18. The apparatus according to claim 17 further comprising a plurality of conductors each being electrically coupled to a respective one of said anvil blades for delivering an electric current to said respective one of said anvil blades.

19. The apparatus according to claim 11 wherein said closed circuit detecting system includes an oscilloscope which shows a representative waveform which indicates to an operator where contact has been made between said blades.

20. The apparatus according to claim 11 wherein said closed circuit detecting system includes a microprocessor which compares a generated circuit formation trace to a reference trace and signals an operator when the generated trace differs from said reference trace.

21. The apparatus according to claim 11 wherein said cutting blade is secured to a shaft which rotates the cutting blade relative to said anvil blade.

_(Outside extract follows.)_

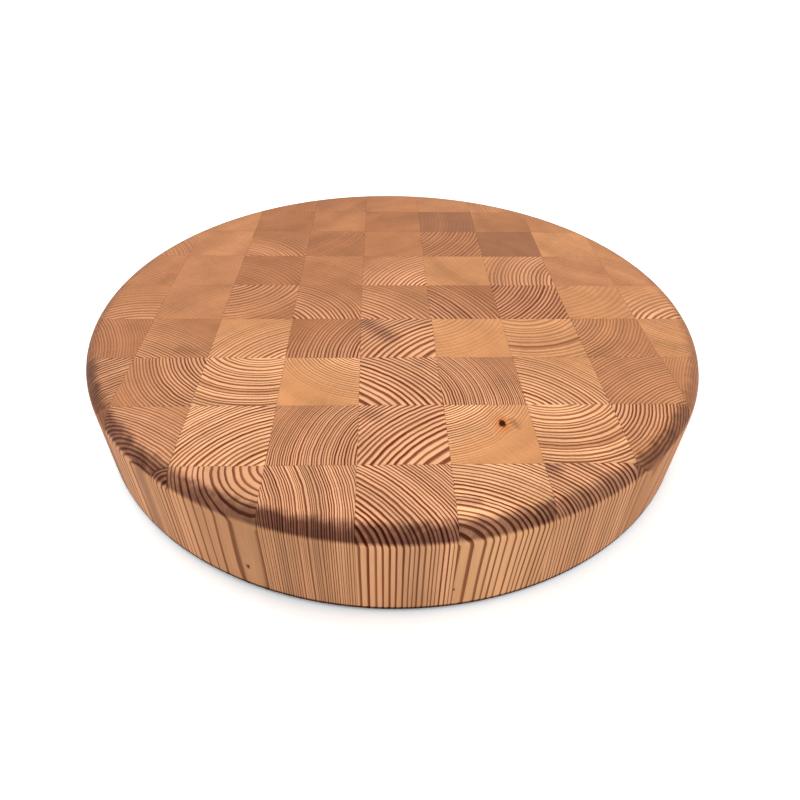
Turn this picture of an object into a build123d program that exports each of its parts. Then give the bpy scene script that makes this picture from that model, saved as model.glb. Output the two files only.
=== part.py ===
from build123d import *
import os
from math import hypot

# Round chopping block, end grain up. Square blocks are glued side by side into strips, the
# strips are glued edge to edge, and the slab is cut round with its top and bottom edges eased.
# Millimetres, +Z up. The origin is the centre of the underside, X runs along the strips, and
# the front is -Y. Strips count from the front, blocks along a strip from the left.

# The finished block
diameter = 400.0
thickness = 60.0
top_round = 10.0
bottom_round = 4.0

# Where the middle block's centre lies from the centre of the round cut
slab_offset_x = 0.6
slab_offset_y = -0.4

# How far the uncut slab stands past the finished top and underside
overrun = 10.0

# The blocks at one place along the strips came from one board, and the boards differ in width.
# There is one share of the usual block length for each board.
board_width_shares = (1, 0.95, 1.01, 0.98, 1.01, 1.01, 1.02, 0.97, 1)

# The strips differ in width too, and each was slid along a little before glueing. There is one
# share of the usual strip width, and one of the usual block length, for each strip.
strip_width_shares = (1, 1, 0.99, 0.97, 1, 1.02, 1, 0.92, 1.05)
strip_slide_shares = (0.007, 0.009, 0.002, -0.004, -0.013, -0.011, 0, 0.007, 0.004)

# The round cut takes this share of a block's length off each end of the longest strip, and
# this share of a strip's width off the front strip and the back one
end_trim_share = 0.15
side_trim_share = 0.055

# A piece smaller than this share of a whole block is one of the slivers at the rim's corners
sliver_share = 0.1

radius = diameter / 2
block_count = len(board_width_shares)
strip_count = len(strip_width_shares)
block_length = diameter / (block_count - 2 * end_trim_share)
strip_width = diameter / (strip_count - 2 * side_trim_share)
whole_block_volume = block_length * strip_width * thickness


def joint_lines(usual_width, shares, offset):
    """Where one edge of the slab, its glue joints in order and its other edge lie."""
    widths = [usual_width * share for share in shares]
    middle = len(widths) // 2
    first = offset - widths[middle] / 2 - sum(widths[:middle])
    return [first + sum(widths[:place]) for place in range(len(widths) + 1)]


def turned_disc():
    """The finished outside of the block as one solid, which each square block is cut to."""
    disc = Cylinder(radius, thickness, align=(Align.CENTER, Align.CENTER, Align.MIN))
    rims = disc.edges().filter_by(GeomType.CIRCLE).sort_by(Axis.Z)
    disc = fillet(rims[-1], top_round)
    rims = disc.edges().filter_by(GeomType.CIRCLE).sort_by(Axis.Z)
    return fillet(rims[0], bottom_round)


def uncut_block(x_low, x_high, y_low, y_high):
    """One square block of the slab, before the round cut and the planing."""
    height = thickness + 2 * overrun
    block = Box(x_high - x_low, y_high - y_low, height, align=(Align.MIN, Align.MIN, Align.MIN))
    return Pos(x_low, y_low, -overrun) * block


def node_name(piece, strip, block):
    """The piece's node: its own, or one shared by small pieces of the rim that lie together."""
    if piece.volume < sliver_share * whole_block_volume:
        return "front_corner_slivers" if piece.center().Y < 0 else "back_corner_slivers"
    if block == 1:
        return "left_end_blocks"
    if block == block_count:
        return "right_end_blocks"
    if strip == strip_count:
        return "back_strip_blocks"
    return f"strip_{strip}_block_{block}"


disc = turned_disc()
strip_lines = joint_lines(strip_width, strip_width_shares, slab_offset_y)
block_lines = joint_lines(block_length, board_width_shares, slab_offset_x)
nodes = {}
for strip in range(1, strip_count + 1):
    y_low, y_high = strip_lines[strip - 1], strip_lines[strip]
    slide = block_length * strip_slide_shares[strip - 1]
    for block in range(1, block_count + 1):
        x_low, x_high = block_lines[block - 1] + slide, block_lines[block] + slide
        nearest_point = hypot(max(x_low, -x_high, 0), max(y_low, -y_high, 0))
        if nearest_point < radius:
            piece = (disc & uncut_block(x_low, x_high, y_low, y_high)).solid()
            nodes.setdefault(node_name(piece, strip, block), []).append(piece)

os.makedirs("parts", exist_ok=True)
for name, pieces in nodes.items():
    node = pieces[0] if len(pieces) == 1 else Compound(children=pieces)
    node.label = name
    export_step(node, f"parts/{name}.step")
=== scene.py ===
from dataclasses import dataclass, replace
from math import cos, e, hypot, inf, pi, radians, sin

import bmesh
import bpy
from mathutils import Matrix, Vector


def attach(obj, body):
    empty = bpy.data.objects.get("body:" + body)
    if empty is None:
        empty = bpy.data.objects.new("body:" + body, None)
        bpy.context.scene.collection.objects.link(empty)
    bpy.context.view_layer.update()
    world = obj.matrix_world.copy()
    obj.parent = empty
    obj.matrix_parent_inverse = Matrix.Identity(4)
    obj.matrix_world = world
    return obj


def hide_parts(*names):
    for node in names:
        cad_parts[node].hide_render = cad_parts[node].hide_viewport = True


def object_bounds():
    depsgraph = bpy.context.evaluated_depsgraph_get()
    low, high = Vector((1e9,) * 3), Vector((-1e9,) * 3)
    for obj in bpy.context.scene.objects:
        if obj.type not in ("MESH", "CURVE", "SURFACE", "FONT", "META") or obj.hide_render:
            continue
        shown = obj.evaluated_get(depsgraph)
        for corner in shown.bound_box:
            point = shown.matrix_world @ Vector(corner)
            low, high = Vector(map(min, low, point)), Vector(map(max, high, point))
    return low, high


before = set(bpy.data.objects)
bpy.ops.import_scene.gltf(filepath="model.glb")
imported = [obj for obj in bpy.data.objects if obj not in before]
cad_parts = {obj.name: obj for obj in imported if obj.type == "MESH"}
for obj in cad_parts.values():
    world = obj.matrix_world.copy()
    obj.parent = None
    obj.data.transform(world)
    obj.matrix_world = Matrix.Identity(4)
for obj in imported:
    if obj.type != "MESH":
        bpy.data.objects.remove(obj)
cad_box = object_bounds()

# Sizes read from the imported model
millimetre = 0.001
radius = cad_box[1].x
thickness = cad_box[1].z
strip_count = 9
block_count = 9

# A flat face nearer the rim than this share of the radius is a facet of the wall, not a joint
joint_reach_share = 0.9
flat_face = 0.9999
same_joint = 1 * millimetre

# The turned disc
facets_round = 288
facets_top_round = 12
facets_bottom_round = 8


def colour(red, green, blue):
    """A colour as a screen shows it, each part from 0 to 255, in the linear numbers of a shader."""
    parts = [part / 255 for part in (red, green, blue)]
    return [((part + 0.055) / 1.055) ** 2.4 for part in parts]


# Mean tones of the oiled wood, from the palest blocks to the darkest
tones = {
    "pale": colour(224, 156, 104),
    "light": colour(214, 148, 99),
    "usual": colour(202, 137, 93),
    "tan": colour(193, 129, 86),
    "brown": colour(183, 120, 80),
    "dark": colour(170, 113, 79),
}


@dataclass(frozen=True)
class Look:
    """How one block's end grain looks. Places are across and back from the block's centre, in
    block sizes, and lie outside -0.5 to 0.5 where they are past its edges."""

    pith: tuple  # the centre of the rings
    ring: float  # the width of a ring at the block's centre, millimetres
    tone: str = "usual"
    lines: float = 0.7  # how strongly the dark late wood stands out
    narrowing: float = 0.01  # their narrowing over one block size, as a share but never 0
    late: float = 0.5  # the share of a ring that is late wood
    uneven: float = 0.4  # how much one ring's width differs from the next
    bold: tuple = (0, 0)  # the side towards which the lines grow bolder
    shade: tuple = (0, 0)  # by what share the wood grows paler across and back
    band: tuple = (0, 0)  # a dark growth band: how far it lies past the centre, and its strength
    smear: tuple = ((0, 0), (0, 0))  # the two ends of a grey-brown smear
    smear_width: float = 0.12
    smear_dark: float = 0.0
    knot: tuple = (0, 0)
    knot_size: float = 0.0  # millimetres
    knot_drop: float = 0.0  # how far below the top the knot lies, as a share of the thickness
    stretch: tuple = (1, 1)  # how much the rings are flattened across and back
    lean: tuple = (0, 0)  # how far the rings move across and back for each step upwards
    rim: float = 0.5  # how much darker the rounded rim is made
    board: int = 0  # the board of the glued panel, whose rings come back in each of its strips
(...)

22. An apparatus for perforating a web and detecting when the web is not being fully perforated, said apparatus comprising:

at least one anvil including a blade holder and an anvil blade positioned within said blade holder, said blade holder being formed of an insulating material for electrically isolating said anvil blade from a ground when said anvil blade is free of contact with a grounded perforating blade;

a conductor coupled to said anvil blade for supplying an electric current from a current source to said anvil blade;

at least one grounded perforating blade for moving relative to said at least one anvil blade and cooperating with said at least one anvil blade to perforate the web at predetermined points, said at least one perforating blade moving relative to said anvil blade for contacting said anvil blade after perforating the web so that a closed circuit is formed along the at least one anvil blade where said anvil and perforating blades are in contact; and

a closed circuit detecting system electrically coupled to said conductor and said anvil blade, said system including a processor for determining when an expected closed circuit has not been formed along a portion of said anvil blade, and an indicator for notifying when said expected closed circuit has not been formed.